I saw something similar on a London bus the other day: a teenage girl, shouting very loudly and at some length into her mobile to explain to (I guess) her friend that she was having problems ("fackin trubbel", to be precise) collecting her voice mails. Now the bus seems more appropriate for this sort of conversation. The French theorist Marc Augé talks in his book of the same title of "non-places". If what he calls "anthropological places" have time, history, and relationality, then non-places - airport lounges, motorways, metros and other means of transport, shopping malls, large supermarkets - with their piped music, jingles, slogans and information screens telling us about a world they exclude, strip out any sense of time, relationship to history, or contact with other human beings. The bus then would be one such "non-place". Augé locates the "non-place" within the era he calls "supermodernity", characterised by excesses of space (because of improvements in physical communications) and information (because of improvements in electronic communications).

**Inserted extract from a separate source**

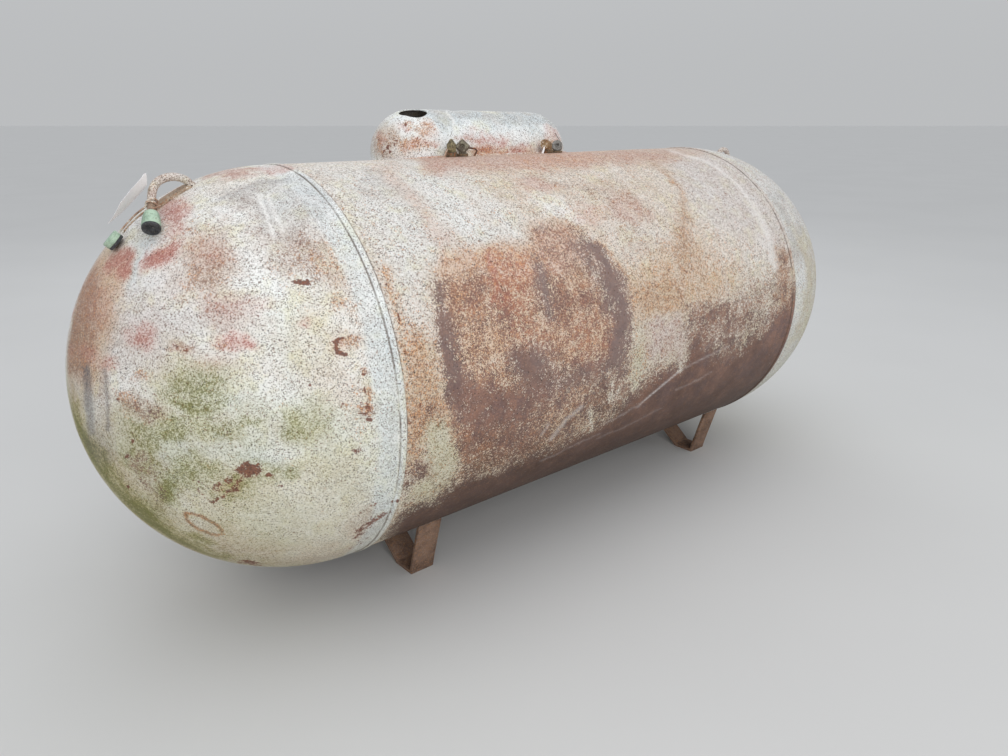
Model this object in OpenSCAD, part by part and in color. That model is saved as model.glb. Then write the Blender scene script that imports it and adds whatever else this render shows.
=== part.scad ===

Pubs and gigs, however, one would expect to be immune to this process. They are clearly "places", where human beings engage with each other and with a socio-political context. But when the thumbs come out - and I am speaking of the incessant clicking of thumbs and their digital media - we seem to move seamlessly into the non-place, no longer relating physically and sonically to each other, but to an ideal non-world somewhere in the ether. In the case of pubs, one could perhaps suggest that the progressive introduction of reality-escape hatches began with the growth of flat-screens and transcontinental live sports broadcasting. Paul Virilio, with his assertions regarding the electromagnetic immediacy that characterises today, would seem to be correct.

Why is this something that should concern us? 3G digital communications are of course a remarkable tool for music, for film and for entertainment in general. They enable contact across unbridgeable distances, after all. But I could not help but return to the girl on the bus. The conversation had as its subject the means of communication; a whole electromagnetic architecture in place to check - as loudly as possible - whether it worked. The linguist Jakobsen called this the phatic function, language used with the intention of reinforcing the channel of communication, rather than informing or persuading in any way. What the thumbing in the pub and the shouting on the bus reveal is a corollary to Augé's excess of information and increasing individualisation, namely the contemporary importance of the banal. Mobile telecommunications enable one to tell someone else anything, and as such they actively encourage unnecessary communication; 3G technology does the same with pictures. This is closely linked to the rise of "reality" in its many forms, that is reality in inverted commas, recorded, edited and broadcast. In "reality" as talk radio, game show or lifestyle advice the everyday and prosaic takes on monumental importance. There is nothing problematic with this in itself - look at William Carlos Williams' poetry for a fine example of the very same - but hooked up with new technology, and the growth of non-places, the increasing need people express to play out their lives as publicly as possible while simultaneously escaping what is immediately at hand suggests that privacy is radically under threat. Privacy in two senses - firstly the notion of the private as something opposed to the public; and secondly privacy as that which is not seen or revealed, a space in which the individual can voluntarily be alone. Instead we find ever more that we are unwillingly alone in public - the lonely crowd, scopophile and exhibitionist at once - but singularly unwilling to admit it.

We undervalue privacy at our peril. I won't even start on the increasing freedom with which governments (particularly in the shape of the Home Office) seem to want to regulate areas of individual behaviour that were once private. And I'm not suggesting that we should follow Ezra Pound and lock ourselves in boxes. But reasserting the difference between the private and the public is an important step. It's worth trying, you know. Next time you're out, turn off the phone. Better still, don't take it with you. Consider very carefully before you next send a text message. Go to a pub that doesn't show Sky Sports, or a bar without ESPN. Talk to the people you are with. If you're at a gig, watch the stage. If you don't like the band, get drunk and slate them to a stranger. Distinguish between home and away. There are two possible benefits - enjoying the company of others, and, perhaps more importantly, the pleasure of being alone.